On a percentage basis, i doubt it's close:
- Everyone utilizes the military for safety. We don't really have a choice in the matter. Rich people don't access or use any more military services than middle-class/poor people do.
- Most people access the public school system. If you're going to say that it benefits the employer, then you have to consider just as much of a benefit to the employee.
- Same as the education system, everyone benefits from the infrastructure system. An employer couldn't benefit from the infrastructure if his/her employee doesn't.
- Student loan programs are generally available to everyone and pretty much fits under the same umbrella as the education system. If the employee hasn't benefitted from the education that the loan and school system provided, then the employer can't.
- Maybe there are some technologies that benefit employers more than employees, like machines or techniques that make an employees job easier, but that's still a benefit to the employee as well.
- Like everything else mentioned, patents are available to anyone, meaning anyone with a patent worthy product can get one and then use it to grow a business. In fact, you might argue that this helps the poor/middle class more in that it prevents an evil rich person from stealing their idea/product.
Ever thought about how the middle-class and pool benefit from rich people? For one, there's actually some tax money to spend on things that everyone accesses. If someone has a multi-million dollar home, they're going to pay higher property taxes which are applied to schools in the area.
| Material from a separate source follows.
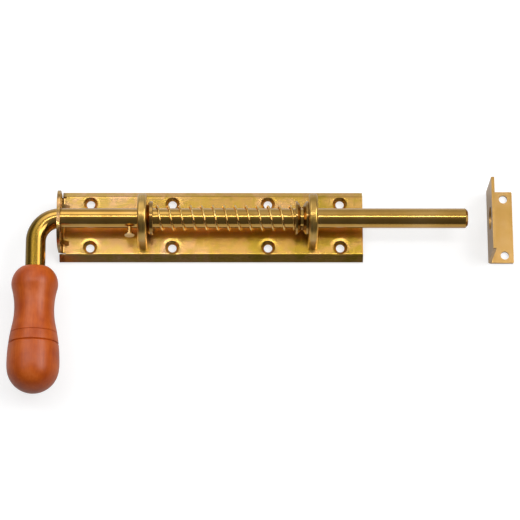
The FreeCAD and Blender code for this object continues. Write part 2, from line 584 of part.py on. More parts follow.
def make_spring():
    """One wire, wound right-handed: open turns that close in towards the washer at each end."""
    wire = value_of("Sizes.wire")
    coil_radius = (value_of("Sizes.coil_width") - wire) / 2
    play = value_of("Sizes.stack_gap")
    first = value_of(REAR_SEAT + " + Sizes.rear_seat_thickness") + play + wire / 2
    last = value_of(FRONT_SEAT) - play - wire / 2
    closed = value_of("Sizes.closed_pitch")
    all_turns = value_of("Sizes.coil_turns")
    rear_turns = value_of("Sizes.rear_closed_turns")
    front_turns = value_of("Sizes.front_closed_turns")
    open_turns = all_turns - rear_turns - front_turns
    open_pitch = (last - first - (rear_turns + front_turns) * closed) / open_turns
    start_angle = math.radians(value_of("Sizes.coil_start"))
    height = value_of("Sizes.bar_height")

    def advance(turns):
        open_part = min(max(turns - rear_turns, 0.0), open_turns)
        return first + (turns - open_part) * closed + open_part * open_pitch

    def point(turns):
        angle = start_angle + 2 * math.pi * turns
        return V(advance(turns), coil_radius * math.cos(angle), height + coil_radius * math.sin(angle))

    def direction(turns):
        step = 0.125
        low = max(turns - step, 0.0)
        high = min(turns + step, all_turns)
        slope = (advance(high) - advance(low)) / (high - low)
        angle = start_angle + 2 * math.pi * turns
        around = 2 * math.pi * coil_radius
        return V(slope, -around * math.sin(angle), around * math.cos(angle)).normalize()

    quarters = int(round(all_turns * 4))
    stops = [all_turns * i / quarters for i in range(quarters + 1)]
    edges = []
    tightest = coil_radius
    for here, there in zip(stops, stops[1:]):
        pair, radius = biarc(point(here), direction(here), point(there), direction(there))
        edges.extend(pair)
        tightest = min(tightest, radius)
    path = Part.Wire(edges)
    section = Part.Wire([Part.Circle(point(0.0), direction(0.0), wire / 2).toShape()])
    tube = path.makePipeShell([section], True, False)

    samples = [point(all_turns * i / (quarters * 6)) for i in range(quarters * 6 + 1)]
    gap = min((samples[i] - samples[j]).Length for i in range(len(samples))
              for j in range(i + 12, min(i + 36, len(samples)))) - wire
    print("spring: %.1f turns, open pitch %.2f, tightest arc %.2f, least gap to itself %.2f"
          % (all_turns, open_pitch, tightest, gap))
    print("spring: volume %.1f, section times length %.1f"
          % (tube.Volume, math.pi * wire * wire / 4 * path.Length))
    spring = doc.addObject("Part::Feature", "spring")
    spring.Label = "spring"
    spring.Shape = tube
    spring.Placement = FreeCAD.Placement()
    return spring


def circles_meet(centre, radius, other, other_radius):
    """The meeting point of two circles that lies further from the grip's axis."""
    gap = other - centre
    along = (gap.Length ** 2 + radius ** 2 - other_radius ** 2) / (2 * gap.Length)
    aside = math.sqrt(radius ** 2 - along ** 2)
    unit = V(gap).normalize()
    square = V(-unit.y, unit.x, 0)
    found = [centre + unit * along + square * (aside * sign) for sign in (1, -1)]
    return max(found, key=lambda place: place.x)


def arc_from(centre, radius, start, end, clockwise):
    """A sketch arc between two points of a circle; clockwise says how it runs from start."""
    first = math.atan2(start.y - centre.y, start.x - centre.x)
    second = math.atan2(end.y - centre.y, end.x - centre.x)
    low, high = (second, first) if clockwise else (first, second)
    return Part.ArcOfCircle(Part.Circle(centre, V(0, 0, 1), radius), low, high)


def make_wooden_grip():
    """Turned handle: shoulder, drawn-in neck, full belly, two turned lines and a blind bore."""
    body = new_body("wooden_grip")
    shoulder_round = value_of("Sizes.grip_shoulder_round")
    neck_round = value_of("Sizes.grip_neck_round")
    belly_round = value_of("Sizes.grip_belly_round")
    end_round = value_of("Sizes.grip_end_round")
    belly = V(value_of("Sizes.grip_belly_width / 2"), -value_of(BELLY), 0)
    shoulder_centre = V(value_of("Sizes.grip_shoulder_width / 2") - shoulder_round,
                        -value_of("Sizes.grip_shoulder_place"), 0)
    belly_centre = belly - V(belly_round, 0, 0)
    end_centre = belly - V(end_round, 0, 0)
    neck_centre = circles_meet(shoulder_centre, shoulder_round + neck_round,
                               belly_centre, belly_round + neck_round)
    rim = V(shoulder_centre.x + math.sqrt(shoulder_round ** 2 - shoulder_centre.y ** 2), 0, 0)
    upper = shoulder_centre + (neck_centre - shoulder_centre).normalize() * shoulder_round
    lower = belly_centre + (neck_centre - belly_centre).normalize() * belly_round
    bottom = V(0, -value_of("Sizes.grip_length"), 0)
    beyond = end_round + bottom.y
    cap_centre = V(0, (end_centre.x ** 2 + end_centre.y ** 2 - beyond ** 2)
                   / (2 * (end_centre.y - beyond)), 0)
    cap_start = end_centre + (cap_centre - end_centre).normalize() * end_round

    profile = new_sketch(body, "GripProfile", "XY_Plane")
    top = profile.addGeometry(Part.LineSegment(V(), rim), False)
    shoulder = profile.addGeometry(arc_from(shoulder_centre, shoulder_round, rim, upper, True), False)
    neck = profile.addGeometry(arc_from(neck_centre, neck_round, upper, lower, False), False)
    flank = profile.addGeometry(arc_from(belly_centre, belly_round, lower, belly, True), False)
    end = profile.addGeometry(arc_from(end_centre, end_round, belly, cap_start, True), False)
    cap_round = cap_centre.y - bottom.y
    cap = profile.addGeometry(arc_from(cap_centre, cap_round, cap_start, bottom, True), False)
    axis = profile.addGeometry(Part.LineSegment(bottom, V()), False)
    # An arc's first point is the one reached first when it is followed anticlockwise.
    for kind, places in (("Coincident", (top, 1, -1, 1)), ("Horizontal", (top,)),
                         ("Coincident", (top, 2, shoulder, 2)), ("Tangent", (shoulder, 1, neck, 1)),
                         ("Tangent", (neck, 2, flank, 2)), ("Tangent", (flank, 1, end, 2)),
                         ("Tangent", (end, 1, cap, 2)), ("Coincident", (cap, 1, axis, 1)),
                         ("PointOnObject", (cap, 3, -2)), ("Coincident", (axis, 2, -1, 1)),
                         ("Vertical", (axis,))):
        profile.addConstraint(Sketcher.Constraint(kind, *places))
    for arc, size in ((shoulder, "shoulder"), (neck, "neck"), (flank, "belly"), (end, "end")):
        bind(profile, "Radius", (arc,), "Sizes.grip_%s_round" % size)
    pin_point(profile, shoulder, 3, "Sizes.grip_shoulder_width / 2 - Sizes.grip_shoulder_round",
              "-Sizes.grip_shoulder_place")
    pin_point(profile, flank, 3, "Sizes.grip_belly_width / 2 - Sizes.grip_belly_round", "-" + BELLY)
    bind(profile, "DistanceY", (-1, 1, flank, 1), "-" + BELLY)
    bind(profile, "DistanceY", (-1, 1, cap, 1), "-Sizes.grip_length")
    turn_profile(body, "Turned", profile, "V_Axis")

    rings = new_sketch(body, "RingProfile", "XY_Plane")
    for name in ("upper", "lower"):
        place = "(%s - Sizes.%s_ring_rise)" % (BELLY, name)
        depth = "Sizes.%s_ring_depth" % name
        surface = ("(Sizes.grip_belly_width / 2 - Sizes.grip_belly_round + sqrt(Sizes.grip_belly_round ^ 2"
                   " - Sizes.%s_ring_rise ^ 2))" % name)
        draw_polygon(rings, (("%s - %s" % (surface, depth), "-" + place),
                             ("%s + %s" % (surface, depth), "-%s - 1.4 * %s" % (place, depth)),
                             ("%s + %s" % (surface, depth), "-%s + 1.4 * %s" % (place, depth))))
    turn_profile(body, "TurnedLines", rings, "V_Axis", kind="Groove")

    bore = new_sketch(body, "BorePlace", "XZ_Plane")
    draw_circle(bore, "0", "0", "Sizes.bar_width")
    add_feature(body, "Pocket", "Bore", bore, "2 * Sizes.grip_bore", both_ways=True)
    place_body(body, STEM_X, "-Sizes.grip_start", "Sizes.bar_height")
    return body


def make_striker():
    """Angle that takes the bolt's end: an upright with the bolt hole, a foot with two screw holes."""
    body = new_body("striker")
    angle = new_sketch(body, "AngleProfile", "XZ_Plane")
    thick = "Sizes.striker_sheet"
    draw_polygon(angle, (("0", "0"), ("Sizes.striker_foot", "0"), ("Sizes.striker_foot", thick),
                         (thick, thick), (thick, "Sizes.striker_height"), ("0", "Sizes.striker_height")))
    add_feature(body, "Pad", "Angle", angle, "Sizes.striker_width", both_ways=True)
    sheet_thickness = value_of(thick)
    top = value_of("Sizes.striker_height")
    foot = value_of("Sizes.striker_foot")
    dress(body, "Fillet", "BendInside",
          lambda edge: lies_along(edge, 1) and near(centre_of(edge).x, sheet_thickness)
          and near(centre_of(edge).z, sheet_thickness), "Sizes.striker_bend")
    dress(body, "Fillet", "BendOutside",
          lambda edge: lies_along(edge, 1) and near(centre_of(edge).x, 0)
          and near(centre_of(edge).z, 0), "Sizes.striker_bend + Sizes.striker_sheet")
    dress(body, "Fillet", "Corners",
          lambda edge: (lies_along(edge, 0) and near(centre_of(edge).z, top))
          or (lies_along(edge, 2) and near(centre_of(edge).x, foot)), "Sizes.striker_corner")
    bolt_hole = new_sketch(body, "BoltHolePlace", "YZ_Plane", "Sizes.striker_sheet / 2")
    draw_circle(bolt_hole, "0", "Sizes.bar_height", "Sizes.bar_width + 2 * Sizes.striker_clearance")
    add_feature(body, "Pocket", "BoltHole", bolt_hole, "2 * Sizes.striker_sheet", both_ways=True)
    holes = new_sketch(body, "ScrewPlaces", "XY_Plane", "Sizes.striker_sheet / 2")
    for row_side in ("Sizes.striker_screw_row", "-Sizes.striker_screw_row"):
        draw_circle(holes, "Sizes.striker_screw_place", row_side, "Sizes.screw_hole")
    add_feature(body, "Pocket", "ScrewHoles", holes, "2 * Sizes.striker_sheet", both_ways=True)
    place_body(body, STRIKER)
    return body


nodes = [
    make_base_plate(),
    make_guide("rear_guide", REAR_GUIDE),
    make_guide("front_guide", FRONT_GUIDE),
    make_bolt_bar(),
    make_cross_pin(),
    make_catch_pin(),
    make_washer("rear_seat_washer", REAR_SEAT, "Sizes.rear_seat_thickness", False),
    make_washer("front_seat_washer", FRONT_SEAT, "Sizes.front_seat_thickness", True),
    make_washer("buffer_washer", BUFFER, "Sizes.buffer_thickness", False),
    make_spring(),
    make_wooden_grip(),
    make_striker(),
]
doc.recompute()

for item in doc.Objects:
    if "Invalid" in item.State or "Error" in item.State:
        raise RuntimeError("%s failed: %s" % (item.Label, item.State))
for node in nodes:
    if node.Shape.isNull() or not node.Shape.isValid():
        raise RuntimeError("%s has no valid shape" % node.Label)
    if len(node.Shape.Solids) != 1:
        raise RuntimeError("%s has %d solids" % (node.Label, len(node.Shape.Solids)))

os.makedirs("parts", exist_ok=True)
for node in nodes:
    node.Shape.exportStep(os.path.join("parts", node.Label + ".step"))
    box = node.Shape.BoundBox
    print("%-18s %9.1f mm3  X %7.1f %7.1f  Y %7.1f %7.1f  Z %6.1f %6.1f"
          % (node.Label, node.Shape.Volume, box.XMin, box.XMax, box.YMin, box.YMax, box.ZMin, box.ZMax))
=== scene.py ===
"""Spring gate bolt in yellow zinc plated steel, with a turned wooden grip and its angle striker."""
import math

import bmesh
import bpy
from mathutils import Matrix, Vector


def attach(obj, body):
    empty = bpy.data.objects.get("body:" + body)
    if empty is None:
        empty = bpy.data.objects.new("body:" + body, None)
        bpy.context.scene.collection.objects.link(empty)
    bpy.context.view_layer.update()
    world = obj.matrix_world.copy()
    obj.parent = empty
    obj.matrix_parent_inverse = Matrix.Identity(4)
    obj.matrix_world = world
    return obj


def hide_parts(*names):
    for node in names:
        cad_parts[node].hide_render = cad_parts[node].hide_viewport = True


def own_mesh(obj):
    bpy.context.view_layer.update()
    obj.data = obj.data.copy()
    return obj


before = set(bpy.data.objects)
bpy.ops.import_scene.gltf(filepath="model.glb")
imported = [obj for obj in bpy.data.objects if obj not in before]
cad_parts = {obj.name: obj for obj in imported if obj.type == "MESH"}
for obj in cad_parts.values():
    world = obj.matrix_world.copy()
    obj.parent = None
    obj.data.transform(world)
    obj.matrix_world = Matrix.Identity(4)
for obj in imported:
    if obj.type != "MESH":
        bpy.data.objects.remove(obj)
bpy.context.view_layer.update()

# Camera: a long lens high above the front edge, nearly square on to the plate, as in the
# photograph. It stands 1.58 m off and looks down at 73.6 degrees, so the far side of each upright
# shows a little.
photo_pixels = 520.0
focal_pixels = 2400.0
camera_place = Vector((0.01127, -0.467998, 1.517216))
camera_aim = Vector((0.03215, -0.02342, 0.005))
camera_roll = math.radians(-0.21)
look = (camera_aim - camera_place).normalized()
side = look.cross(Vector((0, 1, 0))).normalized()
rise = side.cross(look)
side, rise = (side * math.cos(camera_roll) + rise * math.sin(camera_roll),
              rise * math.cos(camera_roll) - side * math.sin(camera_roll))
lens = bpy.data.cameras.new("photo_camera")
lens.sensor_width = 36.0
lens.lens = focal_pixels / photo_pixels * lens.sensor_width
lens.clip_start = 0.05
lens.clip_end = 20.0
camera = bpy.data.objects.new("photo_camera", lens)
turn = Matrix((side, rise, -look)).transposed()
camera.matrix_world = Matrix.Translation(camera_place) @ turn.to_4x4()
bpy.context.scene.collection.objects.link(camera)
bpy.context.scene.camera = camera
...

If there were no rich people in the area, the schools would suffer from less tax money.
Further, if there were no rich people who needed people to work for them in order to get/keep their business running, then those people lose a source of income.
I really can't wrap my head around the concept that rich people are a bad thing. The overwhelming majority of rich people are rich because they're smart/talented and have provided a good or service to the public that is wanted, and in the process, they employ millions of people to provide said good or service. What's so horrible about that?
Never said they were. Excessive richness, maybe. HOrding more and more of the profits while not increasing their worker's salary seems to be not a good thing. T
\
What I can't wrap my head around is people claiming its unfair that billionaires have to pay more in taxes, like they are really suffering for paying more, while having 20 100K cars, multiple houses and vacation homes, and plenty more money for whatever they want.
What I can't wrap my head around is why anyone would think that they have a RIGHT to the money that someone else EARNED. Basically what you're saying is, if someone has 20 $100,000 cars and multiple houses and vacation homes, and money for whatever they want, they couldn't have EARNED that much. Most billionaires earned their money through hard work. They made something of themselves and got paid for it. Why should ANYONE feel that it's their RIGHT to take what someone else has EARNED just because they don't have as much?
So, where do we draw the line? If someone has 5 $100,000 vehicles and 2 $1,000,000 houses and 1 vacation house, that's all they need. The government should take whatever is left over. Heck, who needs 5 vehicles, let's say 2 cars, and who can live in 2 houses and a vacation house besides, let's say one house and a vacation house.
I think the better question is, why is there such an entitlement mentality in this country? Why do people see someone that has more than them and just automatically assume that they don't deserve what they have?
I've worked hard to get where I am today. Now I'm nowhere close to "rich" but I have extra. And I've worked for every bit of it. Where has that mentality gone in the United States?